The next wave of builders are focused on bridging, UX, design thinking, security, and wider utility. They’re asking how they take the early building blocks and secure the space whilst making it accessible and comprehensible for non-natives.

We’ve come an enormous way and it’s moved beyond its greatest risk - an existential threat to its existence - but, we’ve only scraped the surface. Around 3% of Ethereum accounts have interacted with DeFi.

Those most au fait with crypto are still barely engaging with it. Building a bridge to them is one thing, crossing the gulf to the masses, is something entirely different.

Wider Adoption

How do we make DeFi easier for everyone? Decentralizing finance seeks to relinquish the control and influence of traditional third parties in financial models and open them freely, securely, and with trust, to everyone.

However, its wider adoption is being prevented by its lack of simplicity and signposting. It’s a pocket niche that requires a polymath level of understanding to navigate. An understanding that few hold. 

Focus is shifting to building middleware and infrastructure that layers complex protocols into products that are completely unbeknown to end-users. Blockchain should be transparent, it should be investigable, but it shouldn’t limit its benefits to those that understand its mechanics. I don’t need to know how TransferWise or eToro works to know how to use them.

Defensibility and Regulation   

DeFi is open finance in its truest sense. Its composability allows protocols to be uniquely meshed together to create composite financial services. It’s open-source, permissionless, and can be used by anyone.

That raises several questions. First, does that impact how businesses in the space protect their services and the value their protocol creates for stakeholders and communities? 

The panel spoke at length about this, but defensibility is best achieved by cultivating a valuable space for innovation and attracting people to it - openly. Communities and customers will tie themselves to the brands leading the charge in developing the best experience and value. The biggest risk in this space is the indifference of the customer.

Perception of trust, security, and value are your defensible moat. It’s the VCs that back you, the media that recognises you, and the communities that evangelise you that will make you a beacon for business.

We recently took a deeper dive into defensibility here.

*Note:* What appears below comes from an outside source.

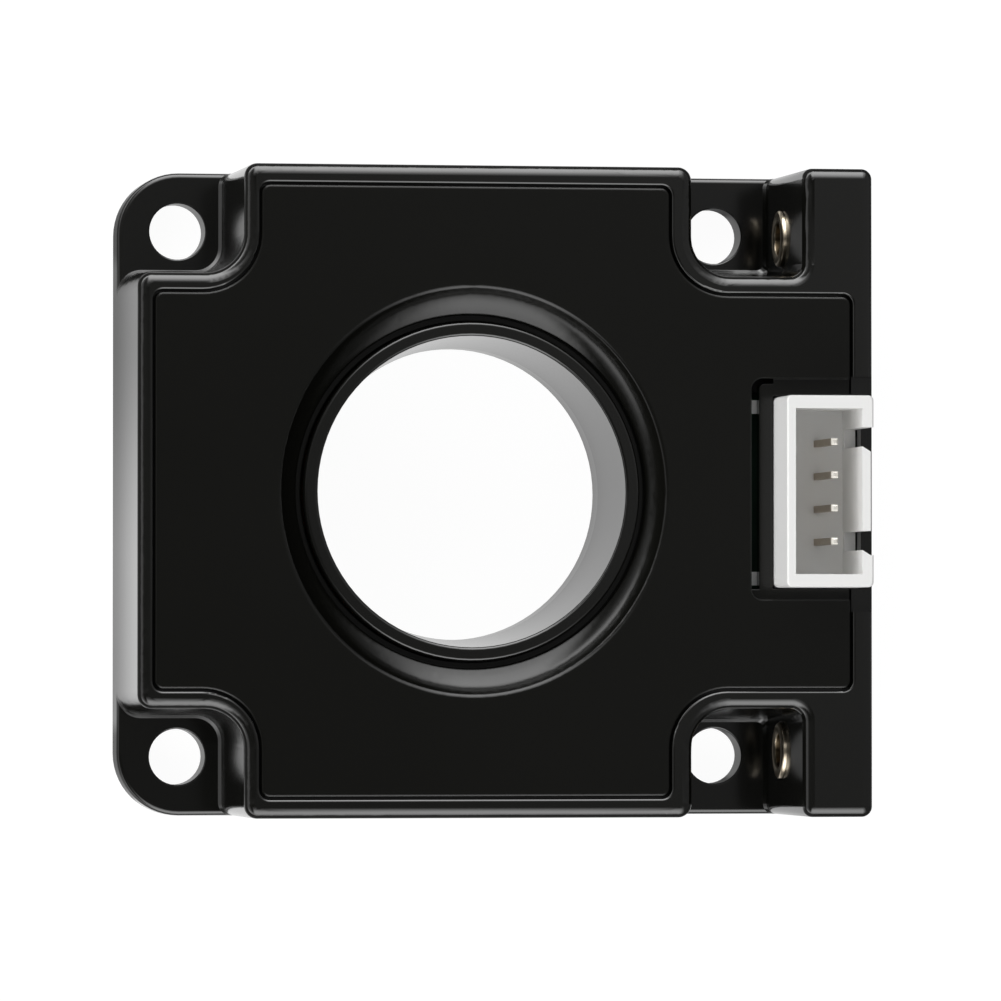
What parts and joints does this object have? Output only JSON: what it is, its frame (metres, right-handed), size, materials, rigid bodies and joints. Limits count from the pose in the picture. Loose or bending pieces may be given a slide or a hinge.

Secondly, the first signs of institutional interest and regulation are creeping into DeFi, a space created outside of the usual need for regulation with protocols of mutual trust, peer-to-peer trading, and privacy.

Now that institutions are joining the party, they’re whipping demand for greater regulation and sophisticated security.

The protocols themselves are built on open blockchains, but jurisdictional clampdowns on access to the easier interfaces you engage them through, have started appearing. Something to watch.

The race for market share

A big question that featured during the panel was if there will be a winner-takes-all scenario. It’s a big space that can house a lot of big players. In such a fragmented and young landscape, where the movers, shakers, and very tectonics are still being decided, it’s unlikely that a single conqueror can emerge.

DeFi’s composability makes it a waterwheel of unilateral growth where one protocol benefits from the improvements of another. Ultimately, the end-user benefits from DeFi working as an ecosystem with better bridges that move both ways seamlessly and across multiple chains.

Bear in mind that we once imagined there would be a single stable coin to rule them all…

The great financial equaliser?

Is DeFi the real driver behind financial equality? Only time will tell if incentivising a stake of ownership in the protocols DeFi is built on works in creating a fairer, egalitarian, financial system.